- [TASK REQUIREMENTS]:
Start at the line containing "collar_back()", stop at the line containing "cad_parts[node].hide_render = cad_parts[node].hide_viewport", and set down every line in that stretch exactly as written, and nothing else.

- [RECORDS TO USE]:
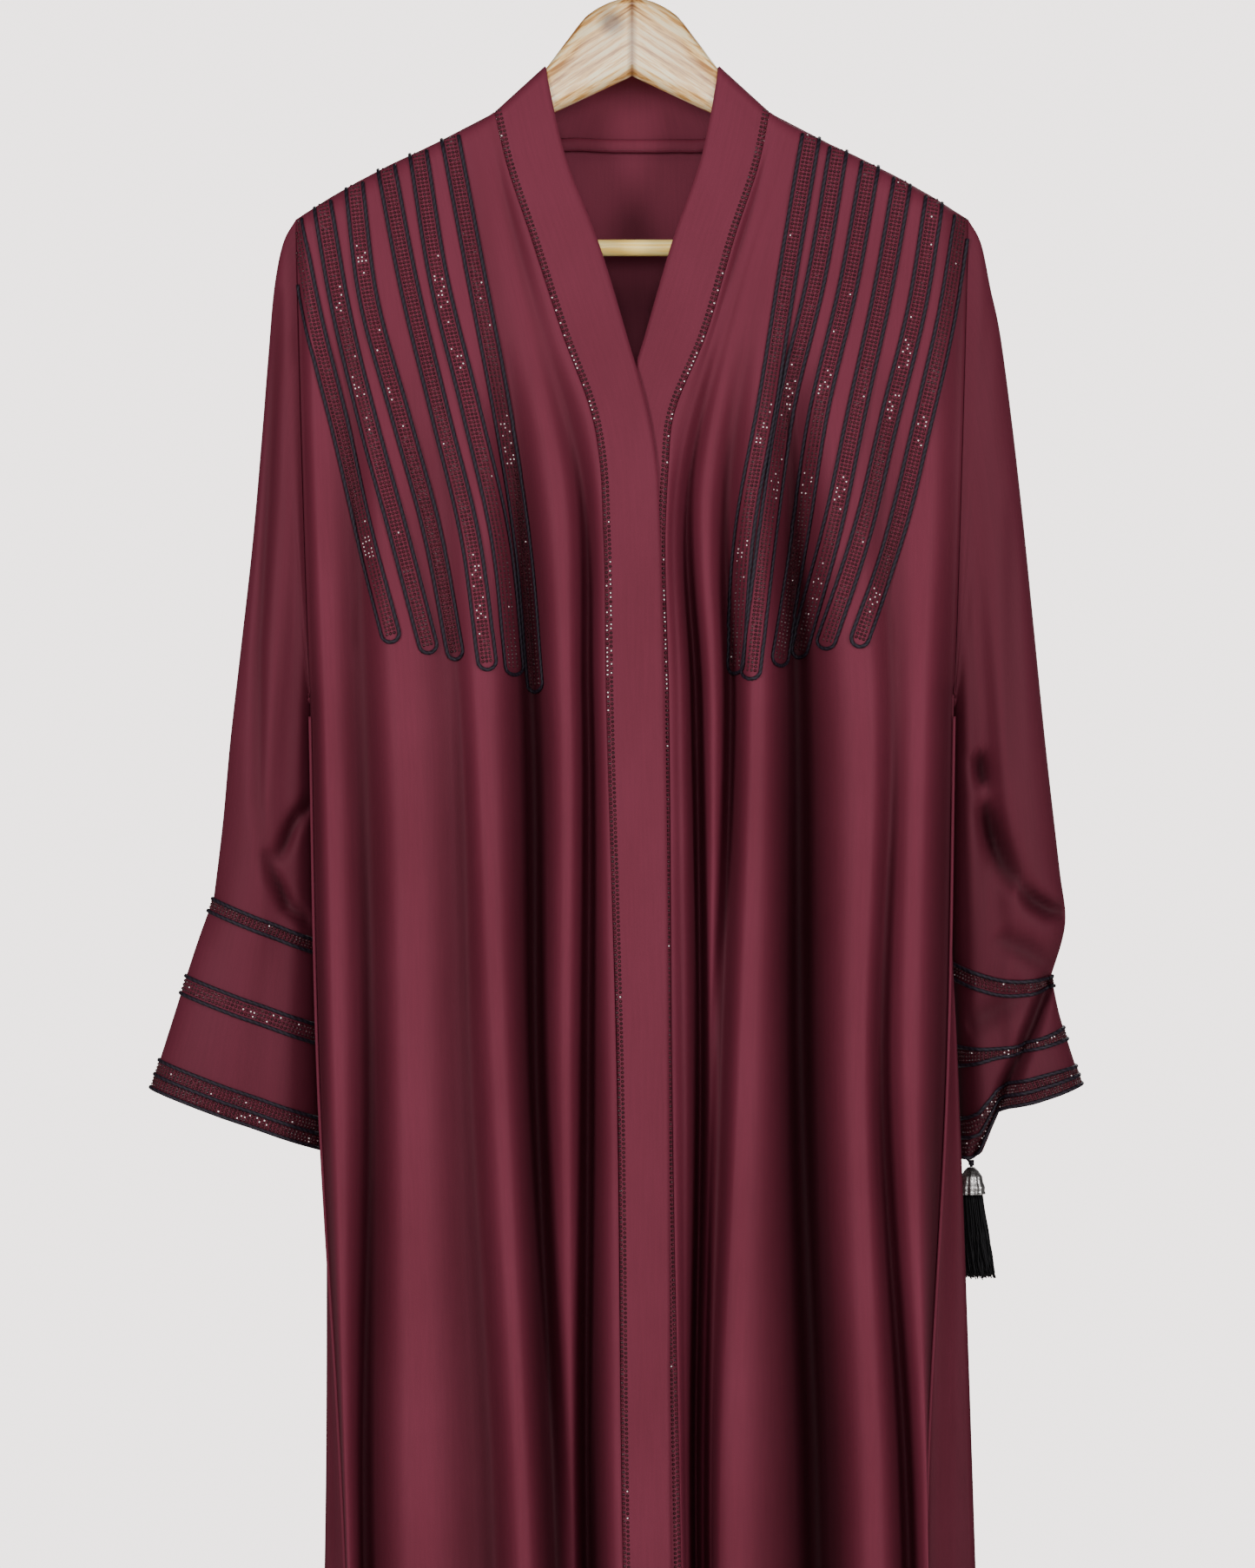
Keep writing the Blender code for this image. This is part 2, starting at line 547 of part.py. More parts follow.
def tassel():
    """A loop at the cuff's corner, a turned silver cap, and silk strands under one head."""
    x, y = TASSEL_AT
    cap_z = TASSEL_CAP[0][0] + SEAM
    top = np.array(TASSEL_LOOP_TOP)
    rod("tassel_loop", [top, (top + [x, y, cap_z]) / 2 + [0.8, 0, 0.3], (x, y, cap_z + 2.4),
                        (x, y, cap_z)], 1.1, DARK_CORD)
    sides = 14
    vertices, faces = [], []
    for z, radius in TASSEL_CAP:
        for i in range(sides):
            angle = 2 * pi * i / sides
            vertices.append(np.array([x + radius * cos(angle), y + radius * sin(angle), z]))
    for ring in range(len(TASSEL_CAP) - 1):
        for i in range(sides):
            a, b = ring * sides + i, ring * sides + (i + 1) % sides
            faces.append([a, b, b + sides, a + sides])
    faces.append(list(range(sides)))
    faces.append([len(vertices) - 1 - i for i in range(sides)])
    new_object("tassel_cap", vertices, faces, SILVER)
    tassel_strands()


def tassel_strands():
    """Three-sided strands, roots sunk in a disc under the cap, united into one body."""
    x, y = TASSEL_AT
    top = TASSEL_CAP[-1][0] - SEAM
    work = bmesh.new()
    bmesh.ops.create_cone(work, cap_ends=True, segments=16, radius1=9.0 * MM, radius2=8.6 * MM,
                          depth=(top - TASSEL_HEAD_Z) * MM)
    bmesh.ops.translate(work, verts=work.verts,
                        vec=(x * MM, y * MM, (top + TASSEL_HEAD_Z) / 2 * MM))
    mesh = bpy.data.meshes.new("tassel_strands")
    work.to_mesh(mesh)
    work.free()
    head = bpy.data.objects.new("tassel_strands", mesh)
    bpy.context.scene.collection.objects.link(head)
    mesh.materials.append(material_of(*DARK_CORD))

    vertices, faces = [], []
    for radius, count in TASSEL_RINGS:
        for i in range(count):
            turn = 2 * pi * i / count + radius
            length = TASSEL_STRAND_LENGTH * (1 - 0.03 * (1 + sin(5 * turn + radius)))
            first = len(vertices)
            for share, spread, thick in ((0, 0.94, 0.8), (0.5, 1.12, 0.8), (1, 1.3, 0.55)):
                z = TASSEL_HEAD_Z + 2.0 - (length + 2.0) * share
                px = x + radius * spread * cos(turn)
                py = y + radius * spread * sin(turn)
                for corner in range(3):
                    angle = turn + 2 * pi * corner / 3
                    vertices.append(np.array([px + thick * cos(angle),
                                              py + thick * sin(angle), z]))
            for ring in range(2):
                for corner in range(3):
                    a = first + ring * 3 + corner
                    b = first + ring * 3 + (corner + 1) % 3
                    faces.append([a, b, b + 3, a + 3])
            faces.append([first, first + 1, first + 2])
            faces.append([first + 8, first + 7, first + 6])
    strands = new_object("tassel_strand_guide", vertices, faces, DARK_CORD)
    strands.hide_render = True
    strands.display_type = "WIRE"
    union = head.modifiers.new("strands", "BOOLEAN")
    union.operation = "UNION"
    union.object = strands
    union.solver = "EXACT"
    union.use_self = False


def main():
    for obj in list(bpy.data.objects):
        bpy.data.objects.remove(obj, do_unlink=True)
    front_panel("front_right", FRONT_RIGHT_FOLDS, SIDE_SEAM_RIGHT, BAND_RIGHT)
    front_panel("front_left", FRONT_LEFT_FOLDS, SIDE_SEAM_LEFT, BAND_LEFT)
    neckband("neckband_right", BAND_RIGHT)
    neckband("neckband_left", BAND_LEFT)
    collar_back()
    back_panel()
    sleeve_and_cuff(-1, SLEEVE_RIGHT, CUFF_RIGHT, ("sleeve_right", "cuff_right"))
    sleeve_and_cuff(1, SLEEVE_LEFT, CUFF_LEFT, ("sleeve_left", "cuff_left"))
    hanger_arms()
    rod("hanger_bar", [(-BAR_HALF_LENGTH, 0, BAR_Z), (BAR_HALF_LENGTH, 0, BAR_Z)],
        BAR_RADIUS, WOOD)
    hook()
    tassel()


main()
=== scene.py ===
import bpy
import numpy as np
from math import pi
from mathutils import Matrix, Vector
from mathutils.bvhtree import BVHTree


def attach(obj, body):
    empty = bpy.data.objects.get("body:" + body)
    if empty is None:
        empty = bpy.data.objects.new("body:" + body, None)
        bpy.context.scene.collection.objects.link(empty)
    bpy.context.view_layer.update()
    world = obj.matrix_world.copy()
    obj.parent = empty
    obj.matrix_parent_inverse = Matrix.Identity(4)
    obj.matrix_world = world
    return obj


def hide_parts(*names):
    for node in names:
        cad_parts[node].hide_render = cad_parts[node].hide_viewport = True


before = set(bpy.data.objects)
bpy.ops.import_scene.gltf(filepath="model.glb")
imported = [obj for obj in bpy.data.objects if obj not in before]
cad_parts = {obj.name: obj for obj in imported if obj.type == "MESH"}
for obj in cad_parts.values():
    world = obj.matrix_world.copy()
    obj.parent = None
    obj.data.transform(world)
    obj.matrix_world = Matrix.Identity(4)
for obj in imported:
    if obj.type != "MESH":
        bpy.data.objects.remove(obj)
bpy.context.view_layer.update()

mm = 0.001  # every size below is in millimetres, and is scaled by this when a mesh is made

# The photo's frame: 1445 by 1806, its centre at x -3 and z -590, 1029 mm tall at the cloth
photoFrame = {"width": 1445, "height": 1806, "centreX": -3.0, "centreZ": -589.7, "tall": 1029.4,
              "distance": 3200.0, "clothY": -25.0}

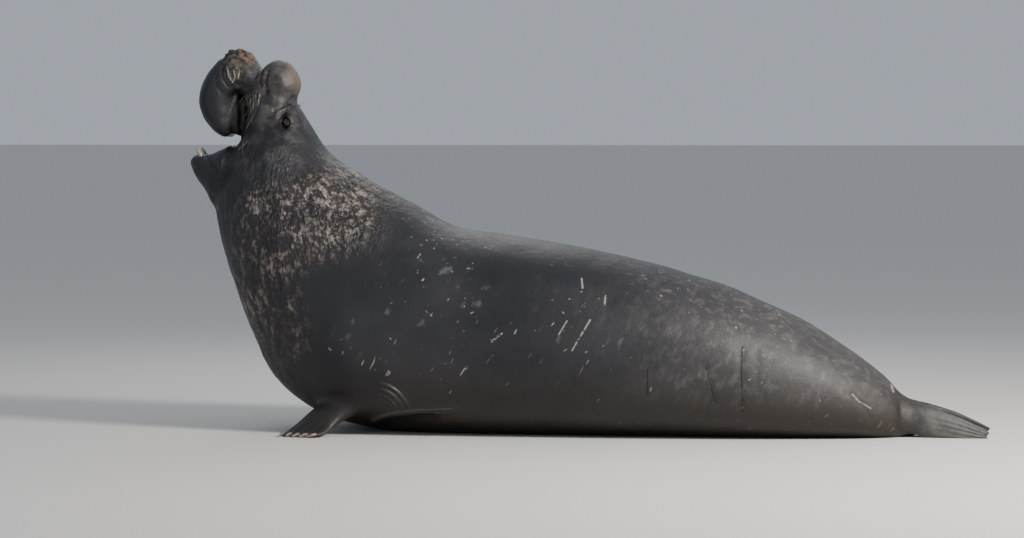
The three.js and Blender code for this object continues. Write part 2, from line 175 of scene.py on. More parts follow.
# Left lower canine, as a path like that of a limb
CANINE_ACROSS = (0, 1, 0)
CANINE = [
    (-1894, -48, 1318, 12, 12),
    (-1902, -50, 1346, 11, 11),
    (-1912, -51, 1368, 8, 8),
    (-1922, -51, 1384, 2, 2),
]

# Face: places and half sizes as x, y and z, and lean about the Y axis in radians. The opening
# between the lids has half a width and half a height. Roof and floor are the mouth's hollows.
EYE_AT, EYE_RADIUS, EYE_TILT = (-1444, -124, 1506), 30, -0.12
LIDS = (43, 33, 54)
OPENING = (20, 31)
NOSTRIL = (-1862, -44, 1492), (26, 9, 34), 0.8
LIP = (-1714, 0, 1545), (36, 84, 112)
ROOF = (-1712, 0, 1392), (46, 70, 48)
FLOOR = (-1806, 0, 1396), (112, 72, 42), -0.34
TONGUE = (-1786, 0, 1354), (96, 48, 25), -0.34


def smoothstep(values, low, high):
    """0 below low, 1 above high, and 3 t^2 - 2 t^3 between."""
    t = np.clip((values - low) / (high - low), 0, 1)
    return t * t * (3 - 2 * t)


def bell(distance, width):
    """exp(-(distance/width)^2)"""
    return np.exp(-((distance / width) ** 2))


def through(table, numbers):
    """Uniform Catmull-Rom curve through the rows of a table, at these row numbers."""
    rows = np.asarray(table, float)
    rows = np.vstack([2 * rows[0] - rows[1], rows, 2 * rows[-1] - rows[-2]])
    cell = np.clip(np.floor(numbers).astype(int), 0, len(table) - 2)
    t = (numbers - cell)[:, None]
    a, b, c, d = (rows[cell + k] for k in range(4))
    return b + 0.5 * t * (c - a + t * (2 * a - 5 * b + 4 * c - d + t * (3 * (b - c) + d - a)))


def spaced(table, spacing, samples=4000):
    """Row numbers along a table, so that its back points come out the wished spacing apart. The
    spacing is one number, or one for each row of the table."""
    fine = np.linspace(0, len(table) - 1, samples)
    places = through(table, fine)[:, :2]
    spacing = np.broadcast_to(spacing, len(table))
    steps = np.linalg.norm(np.diff(places, axis=0), axis=1)
    wished = np.interp(fine[1:], np.arange(len(table)), spacing)
    count = np.concatenate([[0], np.cumsum(steps / wished)])
    return np.interp(np.linspace(0, count[-1], int(count[-1]) + 1), count, fine)


def swell(points, centres, swellings):
    """Pushes points out from the middle of their ring by rise * exp(-(distance/spread)^2)."""
    out = points - centres
    out /= np.maximum(np.linalg.norm(out, axis=-1, keepdims=True), 1e-9)
    total = np.zeros(points.shape[:-1])
    folded = points.copy()
    folded[..., 1] = -np.abs(points[..., 1])
    for x, y, z, spread, rise in swellings:
        away = np.linalg.norm(folded - (x, y, z), axis=-1)
        total += rise * bell(away, spread)
    return points + out * total[..., None]


def loft(table, spacing, facets, swellings=()):
    """Rings between the back curve and the belly curve. At angle a a ring is cos(a)^roundness
    of its half width across, and sin(a)^roundness of the way from its widest place to the back
    or the belly."""
    rows = through(table, spaced(table, spacing))
    angle = np.linspace(0, 2 * np.pi, facets, endpoint=False)
    c, s = np.cos(angle), np.sin(angle)
    half, widest, corner = (rows[:, k : k + 1] for k in (4, 5, 6))
    up = np.sign(s) * np.abs(s) ** corner
    share = widest + up * np.where(up > 0, 1 - widest, widest)
    tall = rows[:, 0:2] - rows[:, 2:4]
    x = rows[:, 2:3] + share * tall[:, :1]
    z = rows[:, 3:4] + share * tall[:, 1:]
    y = -half * np.sign(c) * np.abs(c) ** corner
    middle = rows[:, 2:4] + widest * tall
    centres = np.stack([middle[:, 0], np.zeros(len(rows)), middle[:, 1]], axis=1)[:, None, :]
    return swell(np.stack([x, y, z], axis=2), centres, swellings)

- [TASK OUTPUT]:
    collar_back()
    back_panel()
    sleeve_and_cuff(-1, SLEEVE_RIGHT, CUFF_RIGHT, ("sleeve_right", "cuff_right"))
    sleeve_and_cuff(1, SLEEVE_LEFT, CUFF_LEFT, ("sleeve_left", "cuff_left"))
    hanger_arms()
    rod("hanger_bar", [(-BAR_HALF_LENGTH, 0, BAR_Z), (BAR_HALF_LENGTH, 0, BAR_Z)],
        BAR_RADIUS, WOOD)
    hook()
    tassel()


main()
=== scene.py ===
import bpy
import numpy as np
from math import pi
from mathutils import Matrix, Vector
from mathutils.bvhtree import BVHTree


def attach(obj, body):
    empty = bpy.data.objects.get("body:" + body)
    if empty is None:
        empty = bpy.data.objects.new("body:" + body, None)
        bpy.context.scene.collection.objects.link(empty)
    bpy.context.view_layer.update()
    world = obj.matrix_world.copy()
    obj.parent = empty
    obj.matrix_parent_inverse = Matrix.Identity(4)
    obj.matrix_world = world
    return obj


def hide_parts(*names):
    for node in names:
        cad_parts[node].hide_render = cad_parts[node].hide_viewport = True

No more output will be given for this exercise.